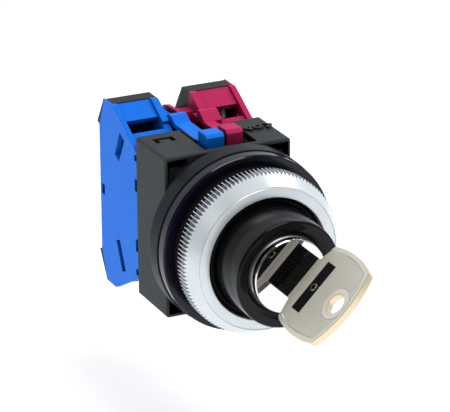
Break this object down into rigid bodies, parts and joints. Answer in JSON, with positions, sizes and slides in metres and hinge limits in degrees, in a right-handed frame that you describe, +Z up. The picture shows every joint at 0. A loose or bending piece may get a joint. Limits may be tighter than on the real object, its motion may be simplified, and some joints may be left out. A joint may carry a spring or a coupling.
{
  "type": "selector key switch",
  "caption": "Key-operated panel switch: square body with a round collar, knurled chrome locking ring, black lock sleeve with its key, and clip-on contact blocks behind.",
  "frame": {"origin": "on the barrel's axis, in the plane that the panel's back rests on", "axes": "-Y out of the front towards the key, +Z up, +X to the right seen from the front"},
  "size_m": [0.0446, 0.1, 0.0478],
  "materials": {
    "box_plastic": "fine-grained dark grey polyamide",
    "collar_plastic": "smooth blue-black, satin edge",
    "gasket_rubber": "smooth moulded",
    "washer_black": "matte black",
    "ring_chrome": "satin chrome plate, knurled edge",
    "barrel_black": "matte black",
    "sleeve_black": "polished black",
    "lock_zinc": "dull die-cast zinc",
    "plug_chrome": "polished, faintly turned",
    "wafer_brass": "stamped",
    "key_nickel": "nickel plated, hatched field, smooth rim",
    "inlay_black": "matte black insert",
    "eyelet_brass": "rolled",
    "steel_bright": "zinc plated",
    "spring_steel": "wire",
    "cam_white": "natural acetal",
    "seal_rubber": "moulded",
    "case_blue": "satin bright blue",
    "case_magenta": "satin magenta red",
    "cover_black": "satin black",
    "contact_brass": "stamped strip with silver tips"
  },
  "bodies": {
    "operator": {"operator_body": "box_plastic", "front_collar": "collar_plastic", "panel_gasket": "gasket_rubber", "threaded_barrel": "barrel_black", "barrel_screws": "steel_bright", "lock_sleeve": "sleeve_black", "lock_housing": "lock_zinc", "weather_seal": "seal_rubber", "index_ring": "cam_white", "rear_plate": "box_plastic", "plate_screws": "steel_bright", "left_block_case": "case_blue", "left_terminal_cover": "cover_black", "left_terminal_screws": "steel_bright", "left_wire_clamps": "steel_bright", "left_fixed_contacts": "contact_brass", "left_return_spring": "spring_steel", "right_block_case": "case_magenta", "right_terminal_cover": "cover_black", "right_terminal_screws": "steel_bright", "right_wire_clamps": "steel_bright", "right_fixed_contacts": "contact_brass", "right_return_spring": "spring_steel"},
    "slip_washer": {"slip_washer": "washer_black"},
    "locking_ring": {"locking_ring": "ring_chrome"},
    "plug": {"lock_plug": "plug_chrome", "wafers": "wafer_brass", "wafer_springs": "spring_steel", "retaining_clip": "steel_bright", "cam_rotor": "cam_white", "cam_screw": "steel_bright", "detent_ball": "steel_bright", "detent_spring": "spring_steel"},
    "key": {"key": "key_nickel", "key_inlay": "inlay_black", "key_eyelet": "eyelet_brass"},
    "left_actuator": {"left_pusher": "cam_white", "left_plunger": "cam_white", "left_bridge_contact": "contact_brass"},
    "right_actuator": {"right_pusher": "cam_white", "right_plunger": "cam_white", "right_bridge_contact": "contact_brass"},
    "left_latch": {"left_latch": "case_blue"},
    "right_latch": {"right_latch": "case_magenta"}
  },
  "joints": [
    {"name": "ring_travel", "type": "slide", "parent": "operator", "child": "slip_washer", "axis": [0, -1, 0], "range_m": [0, 0.0045]},
    {"name": "ring_spin", "type": "hinge", "parent": "slip_washer", "child": "locking_ring", "pos_m": [0, 0, 0], "axis": [0, -1, 0], "range_deg": [0, 1080]},
    {"name": "key_turn", "type": "hinge", "parent": "operator", "child": "plug", "pos_m": [0, 0, 0], "axis": [0, -1, 0], "range_deg": [0, 90]},
    {"name": "key_pull", "type": "slide", "parent": "plug", "child": "key", "axis": [0, -1, 0], "range_m": [0, 0.024]},
    {"name": "left_actuator_travel", "type": "slide", "parent": "operator", "child": "left_actuator", "axis": [0, 1, 0], "range_m": [0, 0.0021], "deforming": ["left_return_spring"]},
    {"name": "left_latch_lift", "type": "hinge", "parent": "operator", "child": "left_latch", "pos_m": [-0.0022, 0.0365, 0.0182], "axis": [-1, 0, 0], "range_deg": [0, 8], "stiffness_Nm_per_rad": 0.02},
    {"name": "right_actuator_travel", "type": "slide", "parent": "operator", "child": "right_actuator", "axis": [0, 1, 0], "range_m": [0, 0.0021], "deforming": ["right_return_spring"]},
    {"name": "right_latch_lift", "type": "hinge", "parent": "operator", "child": "right_latch", "pos_m": [0.0035, 0.0365, 0.0182], "axis": [-1, 0, 0], "range_deg": [0, 8], "stiffness_Nm_per_rad": 0.02}
  ],
  "couplings": [
    {"joint": "ring_travel", "follows": "ring_spin", "m_per_rad": 0.00023873},
    {"joint": "left_actuator_travel", "follows": "key_turn", "m_per_rad": 0.0012732},
    {"joint": "right_actuator_travel", "follows": "key_turn", "m_per_rad": 0.0012732}
  ]
}
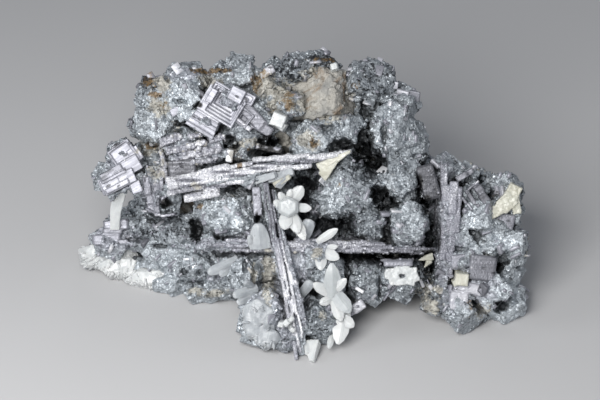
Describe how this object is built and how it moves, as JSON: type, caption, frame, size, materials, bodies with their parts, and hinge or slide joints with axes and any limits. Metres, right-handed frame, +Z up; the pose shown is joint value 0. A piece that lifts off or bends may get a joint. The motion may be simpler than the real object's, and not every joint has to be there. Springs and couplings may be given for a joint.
{
  "type": "galena crystal specimen",
  "caption": "Hand-sized cluster of skeletal, ribbed galena with sugary crystal lumps and white calcite crystals on grey-tan host rock, resting on a flat broken base.",
  "frame": {"origin": "centre of the footprint box, on the flat base", "axes": "+Z up; +X along the longest side, to the right of the display side; the display side faces -Y and leans back"},
  "size_m": [0.154, 0.0932, 0.0766],
  "materials": {
    "galena": "lead-grey metallic, sugary with sparkling faces, lavender-grey on the blades",
    "host_rock": "dull grey-tan rock with iron stain",
    "calcite": "milky white to cream, translucent"
  },
  "bodies": {
    "root": {"galena_cluster": "galena", "host_rock": "host_rock", "calcite_cream_box": "calcite", "calcite_cream_patch": "calcite", "calcite_cream_wedge": "calcite", "calcite_crown": "calcite", "calcite_crust_left": "calcite", "calcite_crust_nose": "calcite", "calcite_foot": "calcite", "calcite_hanging_blade": "calcite", "calcite_leaf": "calcite", "calcite_nose_knob": "calcite", "calcite_pale_pair": "calcite", "calcite_right_edge": "calcite", "calcite_rim_spikes": "calcite", "calcite_spire": "calcite", "calcite_spray_centre": "calcite", "calcite_spray_lower": "calcite", "calcite_tent": "calcite", "calcite_under_blade": "calcite", "calcite_wedge_blade": "calcite", "calcite_wedge_upper": "calcite"}
  },
  "joints": []
}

━━━━━━━━━━━━━━━━

Task goal:
Reproduce each entry above exactly, keeping every word.

Output for this task:
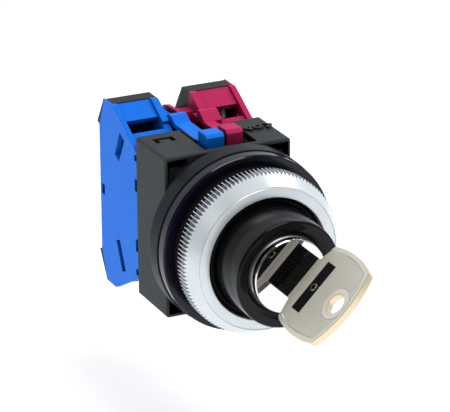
Break this object down into rigid bodies, parts and joints. Answer in JSON, with positions, sizes and slides in metres and hinge limits in degrees, in a right-handed frame that you describe, +Z up. The picture shows every joint at 0. A loose or bending piece may get a joint. Limits may be tighter than on the real object, its motion may be simplified, and some joints may be left out. A joint may carry a spring or a coupling.
{
  "type": "selector key switch",
  "caption": "Key-operated panel switch: square body with a round collar, knurled chrome locking ring, black lock sleeve with its key, and clip-on contact blocks behind.",
  "frame": {"origin": "on the barrel's axis, in the plane that the panel's back rests on", "axes": "-Y out of the front towards the key, +Z up, +X to the right seen from the front"},
  "size_m": [0.0446, 0.1, 0.0478],
  "materials": {
    "box_plastic": "fine-grained dark grey polyamide",
    "collar_plastic": "smooth blue-black, satin edge",
    "gasket_rubber": "smooth moulded",
    "washer_black": "matte black",
    "ring_chrome": "satin chrome plate, knurled edge",
    "barrel_black": "matte black",
    "sleeve_black": "polished black",
    "lock_zinc": "dull die-cast zinc",
    "plug_chrome": "polished, faintly turned",
    "wafer_brass": "stamped",
    "key_nickel": "nickel plated, hatched field, smooth rim",
    "inlay_black": "matte black insert",
    "eyelet_brass": "rolled",
    "steel_bright": "zinc plated",
    "spring_steel": "wire",
    "cam_white": "natural acetal",
    "seal_rubber": "moulded",
    "case_blue": "satin bright blue",
    "case_magenta": "satin magenta red",
    "cover_black": "satin black",
    "contact_brass": "stamped strip with silver tips"
  },
  "bodies": {
    "operator": {"operator_body": "box_plastic", "front_collar": "collar_plastic", "panel_gasket": "gasket_rubber", "threaded_barrel": "barrel_black", "barrel_screws": "steel_bright", "lock_sleeve": "sleeve_black", "lock_housing": "lock_zinc", "weather_seal": "seal_rubber", "index_ring": "cam_white", "rear_plate": "box_plastic", "plate_screws": "steel_bright", "left_block_case": "case_blue", "left_terminal_cover": "cover_black", "left_terminal_screws": "steel_bright", "left_wire_clamps": "steel_bright", "left_fixed_contacts": "contact_brass", "left_return_spring": "spring_steel", "right_block_case": "case_magenta", "right_terminal_cover": "cover_black", "right_terminal_screws": "steel_bright", "right_wire_clamps": "steel_bright", "right_fixed_contacts": "contact_brass", "right_return_spring": "spring_steel"},
    "slip_washer": {"slip_washer": "washer_black"},
    "locking_ring": {"locking_ring": "ring_chrome"},
    "plug": {"lock_plug": "plug_chrome", "wafers": "wafer_brass", "wafer_springs": "spring_steel", "retaining_clip": "steel_bright", "cam_rotor": "cam_white", "cam_screw": "steel_bright", "detent_ball": "steel_bright", "detent_spring": "spring_steel"},
    "key": {"key": "key_nickel", "key_inlay": "inlay_black", "key_eyelet": "eyelet_brass"},
    "left_actuator": {"left_pusher": "cam_white", "left_plunger": "cam_white", "left_bridge_contact": "contact_brass"},
    "right_actuator": {"right_pusher": "cam_white", "right_plunger": "cam_white", "right_bridge_contact": "contact_brass"},
    "left_latch": {"left_latch": "case_blue"},
    "right_latch": {"right_latch": "case_magenta"}
  },
  "joints": [
    {"name": "ring_travel", "type": "slide", "parent": "operator", "child": "slip_washer", "axis": [0, -1, 0], "range_m": [0, 0.0045]},
    {"name": "ring_spin", "type": "hinge", "parent": "slip_washer", "child": "locking_ring", "pos_m": [0, 0, 0], "axis": [0, -1, 0], "range_deg": [0, 1080]},
    {"name": "key_turn", "type": "hinge", "parent": "operator", "child": "plug", "pos_m": [0, 0, 0], "axis": [0, -1, 0], "range_deg": [0, 90]},
    {"name": "key_pull", "type": "slide", "parent": "plug", "child": "key", "axis": [0, -1, 0], "range_m": [0, 0.024]},
    {"name": "left_actuator_travel", "type": "slide", "parent": "operator", "child": "left_actuator", "axis": [0, 1, 0], "range_m": [0, 0.0021], "deforming": ["left_return_spring"]},
    {"name": "left_latch_lift", "type": "hinge", "parent": "operator", "child": "left_latch", "pos_m": [-0.0022, 0.0365, 0.0182], "axis": [-1, 0, 0], "range_deg": [0, 8], "stiffness_Nm_per_rad": 0.02},
    {"name": "right_actuator_travel", "type": "slide", "parent": "operator", "child": "right_actuator", "axis": [0, 1, 0], "range_m": [0, 0.0021], "deforming": ["right_return_spring"]},
    {"name": "right_latch_lift", "type": "hinge", "parent": "operator", "child": "right_latch", "pos_m": [0.0035, 0.0365, 0.0182], "axis": [-1, 0, 0], "range_deg": [0, 8], "stiffness_Nm_per_rad": 0.02}
  ],
  "couplings": [
    {"joint": "ring_travel", "follows": "ring_spin", "m_per_rad": 0.00023873},
    {"joint": "left_actuator_travel", "follows": "key_turn", "m_per_rad": 0.0012732},
    {"joint": "right_actuator_travel", "follows": "key_turn", "m_per_rad": 0.0012732}
  ]
}
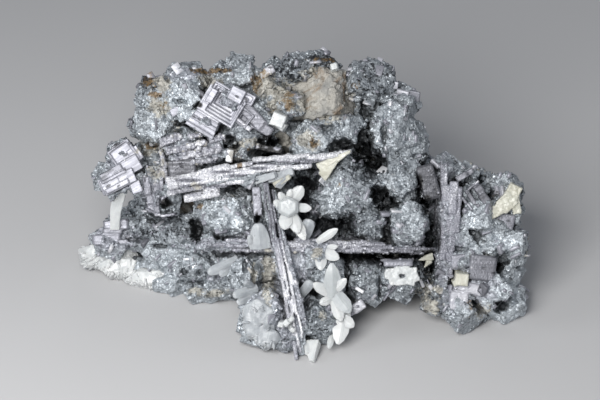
Describe how this object is built and how it moves, as JSON: type, caption, frame, size, materials, bodies with their parts, and hinge or slide joints with axes and any limits. Metres, right-handed frame, +Z up; the pose shown is joint value 0. A piece that lifts off or bends may get a joint. The motion may be simpler than the real object's, and not every joint has to be there. Springs and couplings may be given for a joint.
{
  "type": "galena crystal specimen",
  "caption": "Hand-sized cluster of skeletal, ribbed galena with sugary crystal lumps and white calcite crystals on grey-tan host rock, resting on a flat broken base.",
  "frame": {"origin": "centre of the footprint box, on the flat base", "axes": "+Z up; +X along the longest side, to the right of the display side; the display side faces -Y and leans back"},
  "size_m": [0.154, 0.0932, 0.0766],
  "materials": {
    "galena": "lead-grey metallic, sugary with sparkling faces, lavender-grey on the blades",
    "host_rock": "dull grey-tan rock with iron stain",
    "calcite": "milky white to cream, translucent"
  },
  "bodies": {
    "root": {"galena_cluster": "galena", "host_rock": "host_rock", "calcite_cream_box": "calcite", "calcite_cream_patch": "calcite", "calcite_cream_wedge": "calcite", "calcite_crown": "calcite", "calcite_crust_left": "calcite", "calcite_crust_nose": "calcite", "calcite_foot": "calcite", "calcite_hanging_blade": "calcite", "calcite_leaf": "calcite", "calcite_nose_knob": "calcite", "calcite_pale_pair": "calcite", "calcite_right_edge": "calcite", "calcite_rim_spikes": "calcite", "calcite_spire": "calcite", "calcite_spray_centre": "calcite", "calcite_spray_lower": "calcite", "calcite_tent": "calcite", "calcite_under_blade": "calcite", "calcite_wedge_blade": "calcite", "calcite_wedge_upper": "calcite"}
  },
  "joints": []
}